:: DIRECTIVE ::
In the entries, find all lines that hold the word "axes" and copy them.

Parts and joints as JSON:
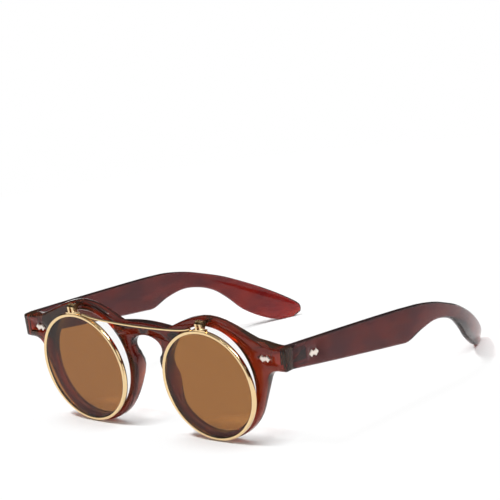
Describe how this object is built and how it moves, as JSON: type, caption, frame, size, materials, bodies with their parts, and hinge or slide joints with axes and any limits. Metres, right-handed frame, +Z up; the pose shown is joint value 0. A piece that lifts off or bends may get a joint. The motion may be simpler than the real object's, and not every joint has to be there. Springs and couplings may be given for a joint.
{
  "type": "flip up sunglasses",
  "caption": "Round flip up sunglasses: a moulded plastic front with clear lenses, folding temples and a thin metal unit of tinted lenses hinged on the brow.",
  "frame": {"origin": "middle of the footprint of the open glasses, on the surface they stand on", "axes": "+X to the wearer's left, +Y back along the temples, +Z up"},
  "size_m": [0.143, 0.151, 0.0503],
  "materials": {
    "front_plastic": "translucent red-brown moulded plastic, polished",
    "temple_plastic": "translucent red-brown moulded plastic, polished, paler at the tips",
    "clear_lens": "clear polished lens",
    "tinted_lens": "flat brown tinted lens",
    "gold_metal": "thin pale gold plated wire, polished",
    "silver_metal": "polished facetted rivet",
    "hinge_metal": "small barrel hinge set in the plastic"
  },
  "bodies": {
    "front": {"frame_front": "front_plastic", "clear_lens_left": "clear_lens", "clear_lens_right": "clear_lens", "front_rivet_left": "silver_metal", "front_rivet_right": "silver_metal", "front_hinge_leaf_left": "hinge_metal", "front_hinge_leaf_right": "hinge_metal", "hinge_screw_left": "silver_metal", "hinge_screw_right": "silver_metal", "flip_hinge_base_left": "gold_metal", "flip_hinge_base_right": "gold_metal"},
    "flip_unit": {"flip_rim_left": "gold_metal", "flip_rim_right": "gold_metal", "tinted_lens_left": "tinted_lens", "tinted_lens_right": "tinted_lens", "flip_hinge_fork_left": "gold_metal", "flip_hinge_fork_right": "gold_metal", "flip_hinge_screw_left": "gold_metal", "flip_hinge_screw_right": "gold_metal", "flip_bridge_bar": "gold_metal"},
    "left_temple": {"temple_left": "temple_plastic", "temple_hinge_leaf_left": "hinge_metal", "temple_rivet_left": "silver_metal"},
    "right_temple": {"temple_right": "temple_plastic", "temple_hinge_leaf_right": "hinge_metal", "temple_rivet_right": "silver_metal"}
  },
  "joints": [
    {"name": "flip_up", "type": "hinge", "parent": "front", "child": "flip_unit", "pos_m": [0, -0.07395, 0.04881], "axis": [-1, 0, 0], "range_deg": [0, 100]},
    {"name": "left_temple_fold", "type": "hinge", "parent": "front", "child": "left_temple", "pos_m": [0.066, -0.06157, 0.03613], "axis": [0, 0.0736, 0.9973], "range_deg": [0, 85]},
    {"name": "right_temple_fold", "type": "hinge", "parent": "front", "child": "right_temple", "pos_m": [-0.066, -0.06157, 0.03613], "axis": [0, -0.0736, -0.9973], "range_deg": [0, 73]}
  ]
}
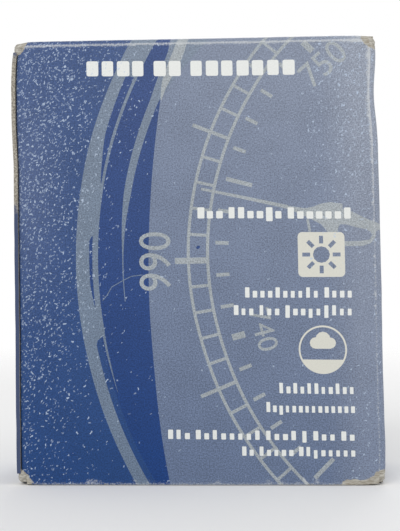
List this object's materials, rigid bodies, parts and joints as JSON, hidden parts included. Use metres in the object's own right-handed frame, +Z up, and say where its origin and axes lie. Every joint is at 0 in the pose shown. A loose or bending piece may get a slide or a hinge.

:: EXERCISE RESPONSE ::
Describe how this object is built and how it moves, as JSON: type, caption, frame, size, materials, bodies with their parts, and hinge or slide joints with axes and any limits. Metres, right-handed frame, +Z up; the pose shown is joint value 0. A piece that lifts off or bends may get a joint. The motion may be simpler than the real object's, and not every joint has to be there. Springs and couplings may be given for a joint.
  "frame": {"origin": "middle of the footprint of the open glasses, on the surface they stand on", "axes": "+X to the wearer's left, +Y back along the temples, +Z up"},
List this object's materials, rigid bodies, parts and joints as JSON, hidden parts included. Use metres in the object's own right-handed frame, +Z up, and say where its origin and axes lie. Every joint is at 0 in the pose shown. A loose or bending piece may get a slide or a hinge.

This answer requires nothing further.